Does it matter whether you get motorcycle specific training before launching yourself down the road on your brand new bike? Beyond the basics of how to operate the controls, what actually has an effect on whether you are likely to get into an accident?
The George Institute for Global Health, located in Australia, did an analysis of worldwide studies to determine what type of motorcycle rider training is most effective in reducing accidents. Their conclusion? No one has a clue. The effectiveness of training, whether before or after you get your license, simply isn’t known from the evidence available. I’m not surprised.
At the risk of being politically incorrect, the biggest factor that determines who is going to get into an accident has far less to do with what type of training the rider has than who the rider is. If the person on the bike has a history of impulsive and irresponsible behavior, they’re not going to become careful and responsible on their bikes. If you look at everything related to the motorcycle itself, motorcycle clothing and protective gear and rider training, while ignoring who is actually on the motorcycle, your study will constantly give you confusing results. You’ll find riders with years of accident free miles with zero training and others who went through an approved rider training course crashing within days or weeks of hitting the road.

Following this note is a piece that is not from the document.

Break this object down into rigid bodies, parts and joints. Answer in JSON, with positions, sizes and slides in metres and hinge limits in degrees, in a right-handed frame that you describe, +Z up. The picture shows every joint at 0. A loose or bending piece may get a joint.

Is anyone truly surprised? It’s even a stretch to call some of the collisions cited in statistics “accidents.” It makes it sound as though they were unavoidable and unpredictable when it’s more likely many who knew the rider could see it coming. It makes it no less tragic when dealing with injury or death, but to wonder what type of training would have been effective in keeping it from occurring is to miss the obvious. Riders vary and safety is a state of mind, no amount of training will change that. We need no studies to know motorcycles are inherently more dangerous than riding in a car or truck, while those who don’t ride constantly wonder how to reduce the danger so it becomes somehow comparable to riding in a a steel box, it never will be. Those who cannot accept the obvious, should not ride. Be safe out there.